» **WHAT IS NEEDED**:
Read the data and repeat it in full, exactly.

-------------------------

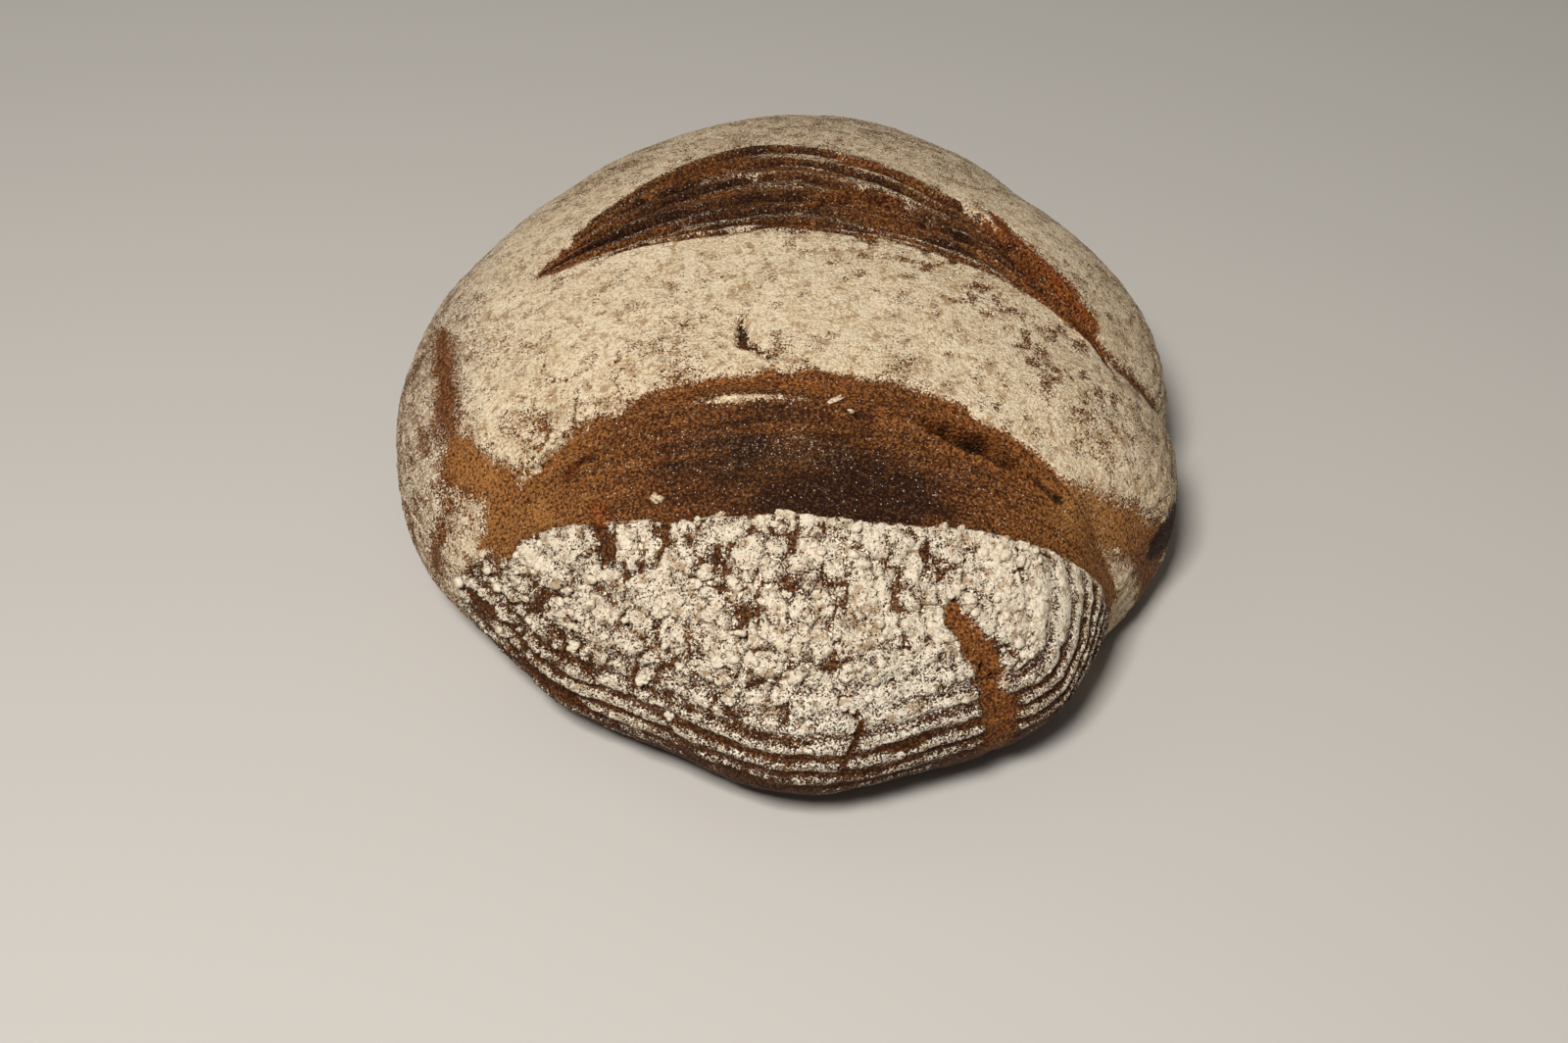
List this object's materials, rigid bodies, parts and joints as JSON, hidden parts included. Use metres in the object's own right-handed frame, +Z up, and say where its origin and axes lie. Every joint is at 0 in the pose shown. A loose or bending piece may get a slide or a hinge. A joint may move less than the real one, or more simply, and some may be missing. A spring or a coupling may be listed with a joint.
{
  "type": "sourdough loaf",
  "caption": "Whole round-shouldered country loaf with a floured crust, opened slashes across the top and a flat underside to rest on.",
  "frame": {"origin": "centre of the loaf's bounding box on the flat underside", "axes": "+Z up; +Y runs from the front crust across both slashes to the back crust, the longest way; +X to the right along the slashes"},
  "size_m": [0.2492, 0.301, 0.094],
  "materials": {
    "crust": "matte baked crust, dark brown in the opened slashes and dusted with cream flour elsewhere",
    "flour": "dry clinging coat of cream flour, matte and crumbly, browner where it is thin"
  },
  "bodies": {
    "root": {"loaf": "crust"}
  },
  "joints": []
}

-------------------------

» **OUTPUT OF THE TASK**:
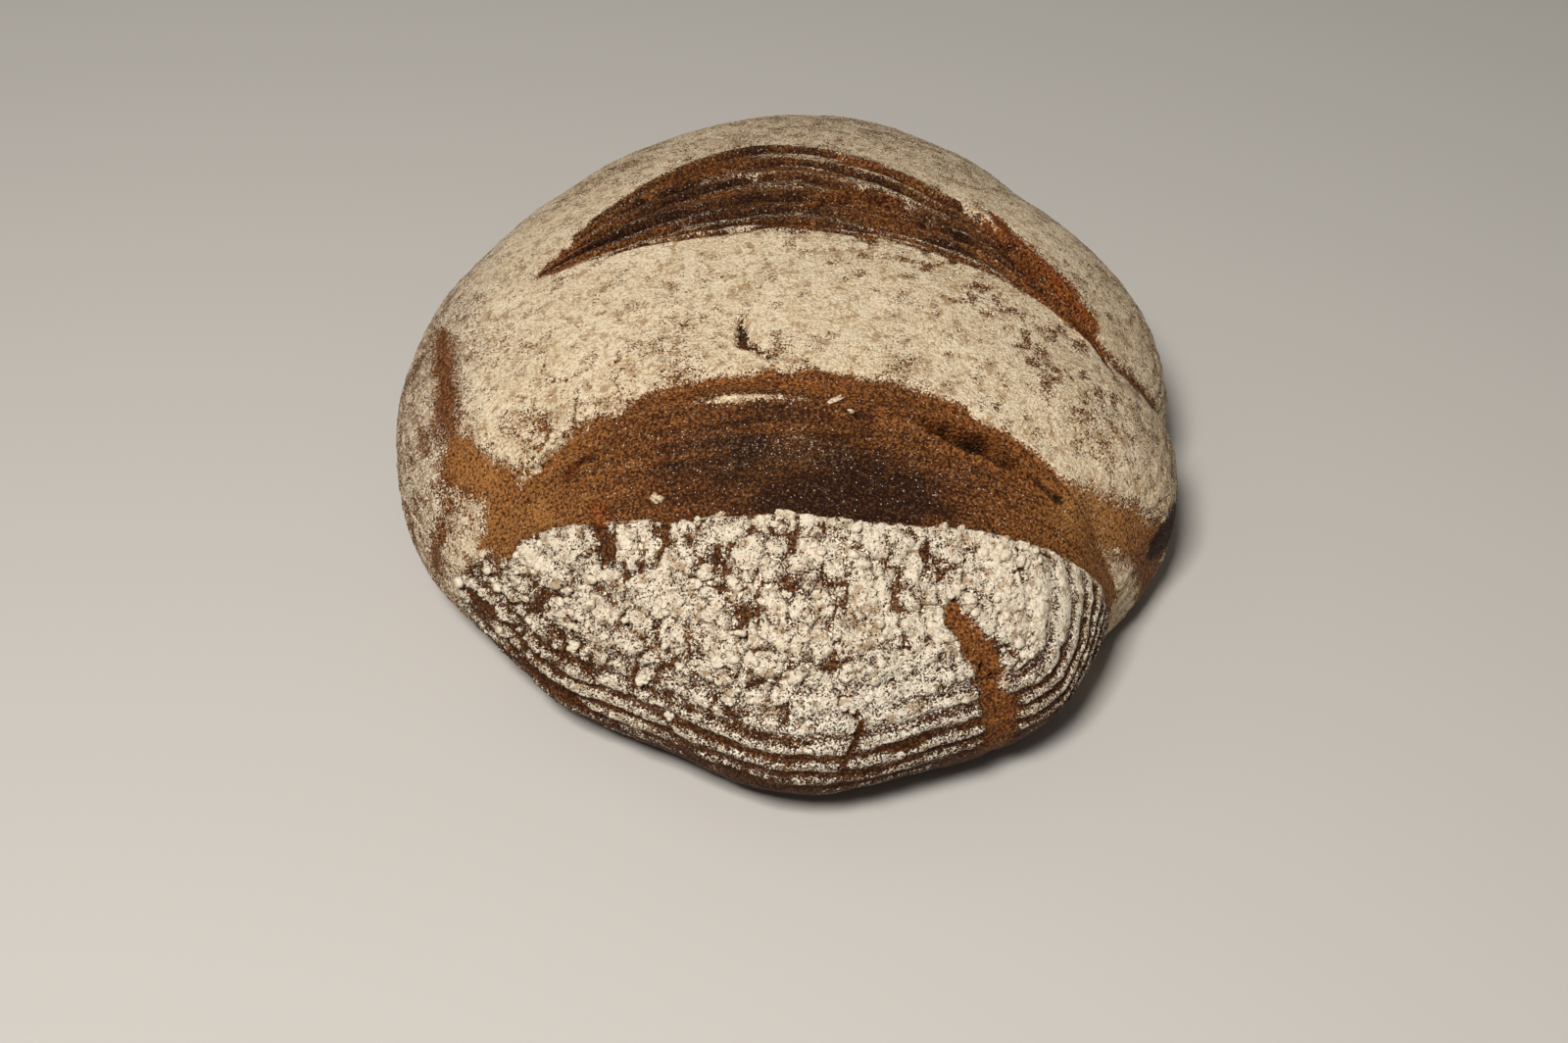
List this object's materials, rigid bodies, parts and joints as JSON, hidden parts included. Use metres in the object's own right-handed frame, +Z up, and say where its origin and axes lie. Every joint is at 0 in the pose shown. A loose or bending piece may get a slide or a hinge. A joint may move less than the real one, or more simply, and some may be missing. A spring or a coupling may be listed with a joint.
{
  "type": "sourdough loaf",
  "caption": "Whole round-shouldered country loaf with a floured crust, opened slashes across the top and a flat underside to rest on.",
  "frame": {"origin": "centre of the loaf's bounding box on the flat underside", "axes": "+Z up; +Y runs from the front crust across both slashes to the back crust, the longest way; +X to the right along the slashes"},
  "size_m": [0.2492, 0.301, 0.094],
  "materials": {
    "crust": "matte baked crust, dark brown in the opened slashes and dusted with cream flour elsewhere",
    "flour": "dry clinging coat of cream flour, matte and crumbly, browner where it is thin"
  },
  "bodies": {
    "root": {"loaf": "crust"}
  },
  "joints": []
}